Postgresql – When does PostgreSQL move a WAL file to archive

postgresqlreplication

I'm a complete newbie with PostgreSQL – please forgive my gaffs – and have inherited a service using a master-slave cluster at the backend.

Currently on the slave, the disk is filling up with WAL files in the archive directory.

On a slave (replica) I presume the archived WAL files been applied to the local instance of the database since there are files in pg_xlog with current filestamps.

Q1: Is this correct?

Q2: What is the criteria by which the system decides that a WAL file is eligible to be moved from pg_xlog to the archive?

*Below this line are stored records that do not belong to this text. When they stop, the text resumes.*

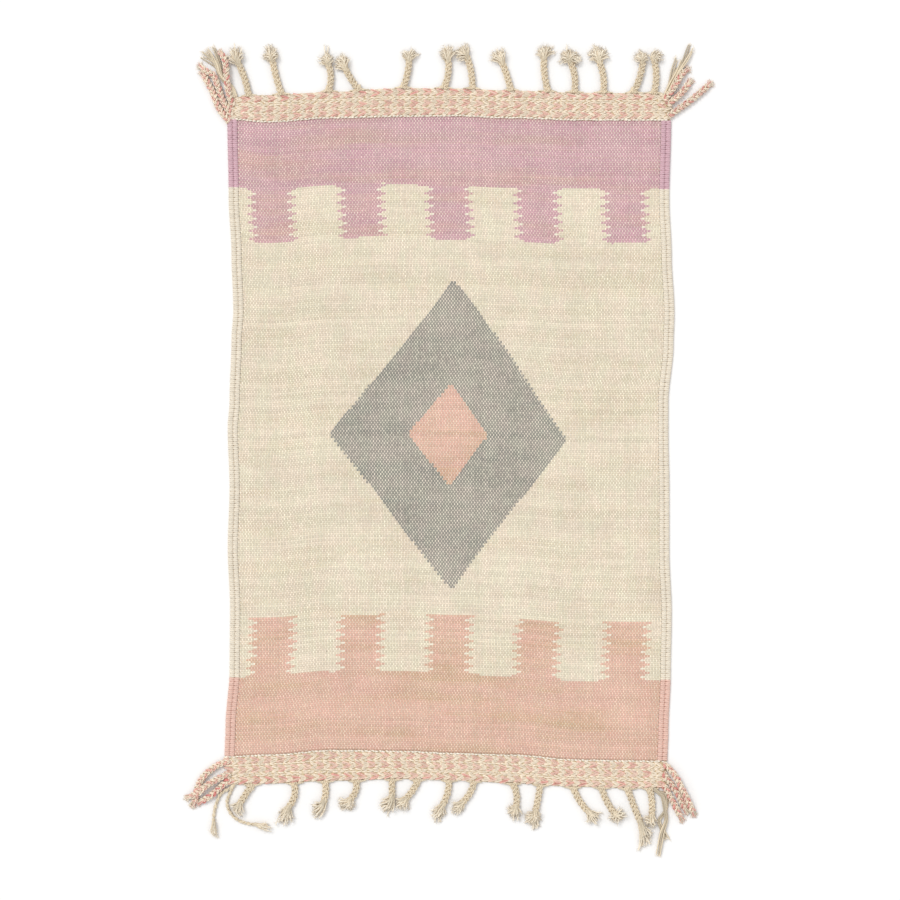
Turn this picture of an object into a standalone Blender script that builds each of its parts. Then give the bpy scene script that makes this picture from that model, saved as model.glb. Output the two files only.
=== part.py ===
"""A flat-woven wool kilim with twined end bands and a plaited warp fringe, lying flat.

Metres, +Z up. The origin is at the middle of the cloth's underside. +X runs across the
kilim, along its wefts, and +Y along its warps, towards the top end.
"""

import math
from collections import namedtuple

import bmesh
import bpy
from mathutils import Vector

# Cloth
HALF_WIDTH = 0.478
SEAM_ALONG = 0.690
FIELD_THICK = 0.0040
FIELD_ROWS = 20
MIDDLE_COLUMNS = 20
SELVEDGE_RIBS = 2
SELVEDGE_RIB_WIDTH = 0.0105
SELVEDGE_CROWN = 0.0062
SELVEDGE_FOOT = 0.0034
RIB_STEPS = 4
PIECE_GAP = 0.0003

# Twined bands
BAND_DEPTH = 0.060
BAND_FOOT = 0.0042
TWINED_CROWN = 0.0070
BRAID_LINE_CROWN = 0.0056

# Plaited tassels
PLAIT_WIDTH = 0.0165
PLAIT_HEIGHT = 0.0115
PLAIT_PITCH = 0.0130
PLAIT_SWELL = 0.08
ROOT_OVERLAP = 0.008

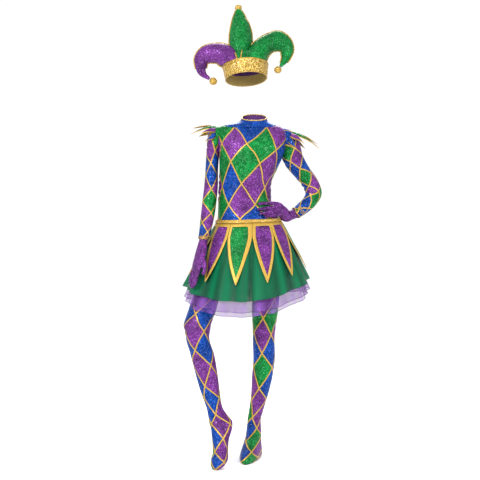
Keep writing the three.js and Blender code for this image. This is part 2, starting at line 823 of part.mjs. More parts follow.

The backup/restore model is predicated around filesystem snapshots – so a restore operation would rely on crash recovery. I infer from this that I should only need the artchived WAL files since the last file-system snapshot to be available (although keeping at least 2 generations would be a better idea).

Q3: Is this correct?

Best Answer

Who is writing to the replica's archive directory, the master (via scp or something like that) or the replica?

The replica only archives if archive_mode=always. If it just set to 'on', then only the master archives.

What is the criteria by which the system decides that a WAL file is eligible to be moved from pg_xlog to the archive?

They are never moved. They are copied to the archive. And then at some later point (after at least a checkpoint), they are deleted/overwritten from pg_xlog/pg_wal. The criteria for deletion are all of: a successful checkpoint/restartpoint, wal_keep_segments satisfied, all replication slots (if any) satisfied, archive_command (if in use) returns success.

The backup/restore model is predicated around filesystem snapshots - so a restore operation would rely on crash recovery.

Who are you trying to restore here, the master or the replica? I just recreate a replica if it gets lost, but some people find that too slow and want to be able to restore it. And some people wouldn't recovery the master at all, they would just promote the replica.

I infer from this that I should only need the artchived WAL files since the last file-system snapshot to be available (although keeping at least 2 generations would be a better idea).

Unless your file-system snapshot has itself been backed up somewhere, I would assume it is no longer available to be used after a major crash. So you need all the WAL since the beginning of the most recent snapshot which has itself been backed up offsite. If you want to retain the ability to do PITR, you need more than that.